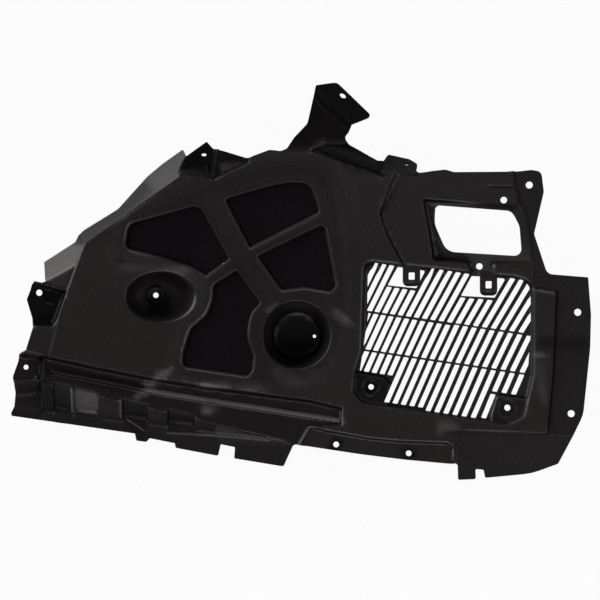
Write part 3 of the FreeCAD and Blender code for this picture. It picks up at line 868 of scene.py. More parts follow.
    def build(self, materials: list[bpy.types.Material]) -> bpy.types.Object:
        """Makes the mesh of the sheet.

        Args:
            materials: The sheet's own finish, then the finish of its inlays.

        Returns:
            The new object, in metres.
        """
        LOG.info("%s is shaped by %s", self.name, ", ".join(relief.name for relief in self.reliefs))
        if self.light_paints:
            LOG.info("%s is toned at %s", self.name, ", ".join(light_paint.name for light_paint in self.light_paints))
        flat, tris = self.triangles()
        top = np.column_stack((flat, self.heights(flat)))
        normal = self.normals(top, tris)
        bottom = top - normal * self.wall
        bottom[:, 2] = np.maximum(bottom[:, 2], 0.0)
        sides = self.open_sides(tris)
        count = len(top)
        faces = [tuple(int(i) for i in t) for t in tris]
        faces += [(int(t[0]) + count, int(t[2]) + count, int(t[1]) + count) for t in tris]
        faces += [(j, i, i + count, j + count) for i, j in sides]
        mesh = bpy.data.meshes.new(self.name)
        mesh.from_pydata((np.vstack((top, bottom)) * MM).tolist(), [], faces)
        for finish in materials:
            mesh.materials.append(finish)
        finish_index = np.zeros(len(faces), np.int32)
        finish_index[: len(tris)] = self.inlaid(flat[tris].mean(1))
        mesh.polygons.foreach_set("material_index", finish_index)
        mesh.polygons.foreach_set("use_smooth", np.ones(len(faces), bool))
        self.mark_rim(mesh, sides, count)
        # The bend marks paint shade into the creases and highlights onto the ridges, and the patch marks
        # paint shade and highlights; the material reads both
        bend = self.bend(top, normal, tris)
        bend[np.unique(np.array(sides))] = 0.0
        for label, values in (("bend", bend), ("light_paint", self.light_paint_at(flat))):
            marks = mesh.attributes.new(label, "FLOAT", "POINT")
            both = np.concatenate((values, np.zeros(count))).astype(np.float32)
            marks.data.foreach_set("value", both)
        mesh.update()
        piece = bpy.data.objects.new(self.name, mesh)
        bpy.context.scene.collection.objects.link(piece)
        return piece


def node_group(
        name: str, inputs: list[tuple[str, float]], outputs: list[str]) -> bpy.types.NodeTree:
    """New shader node group with named number sockets.

    Args:
        name: Name of the group.
        inputs: Name and starting value of each input.
        outputs: Name of each output.

    Returns:
        The group, with its input and output nodes in place.
    """
    group = bpy.data.node_groups.new(name, "ShaderNodeTree")
    for label, value in inputs:
        socket = group.interface.new_socket(name=label, in_out="INPUT", socket_type="NodeSocketFloat")
        socket.default_value = value
    for label in outputs:
        group.interface.new_socket(name=label, in_out="OUTPUT", socket_type="NodeSocketFloat")
    group.nodes.new("NodeGroupInput")
    group.nodes.new("NodeGroupOutput")
    return group


def math_node(
        tree: bpy.types.NodeTree, operation: str,
        *values: bpy.types.NodeSocket | float) -> bpy.types.NodeSocket:
    """Adds one Math node.

    Args:
        tree: The node tree that gets it.
        operation: What it does.
        *values: A socket to link, or a number to set, for each of its inputs.

    Returns:
        The node's output.
    """
    node = tree.nodes.new("ShaderNodeMath")
    node.operation = operation
    for slot, value in zip(node.inputs, values):
        if isinstance(value, bpy.types.NodeSocket):
            tree.links.new(value, slot)
        else:
            slot.default_value = value
    return node.outputs[0]


def map_range(
        tree: bpy.types.NodeTree, value: bpy.types.NodeSocket, **limits: float) -> bpy.types.NodeSocket:
    """Adds one Map Range node, which goes from 0 to 1 unless the limits say otherwise.

    Args:
        tree: The node tree that gets it.
        value: The socket that it reads.
        **limits: Numbers for from_min, from_max, to_min and to_max.

    Returns:
        The node's output.
    """
    node = tree.nodes.new("ShaderNodeMapRange")
    tree.links.new(value, node.inputs["Value"])
    for label, limit in limits.items():
        node.inputs[label.replace("_", " ").title()].default_value = limit
    return node.outputs[0]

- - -

Problem requirements: Your answer should be exactly the lines of the data above, from the first through the line containing "materials: The sheet's".

Task answer:
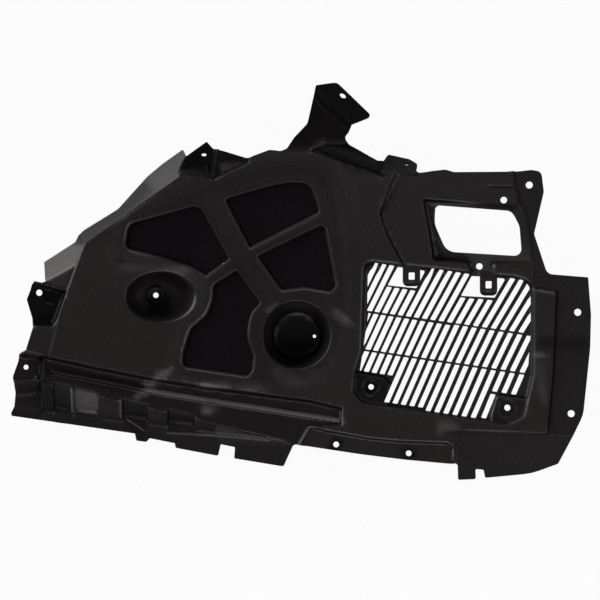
Write part 3 of the FreeCAD and Blender code for this picture. It picks up at line 868 of scene.py. More parts follow.
    def build(self, materials: list[bpy.types.Material]) -> bpy.types.Object:
        """Makes the mesh of the sheet.

        Args:
            materials: The sheet's own finish, then the finish of its inlays.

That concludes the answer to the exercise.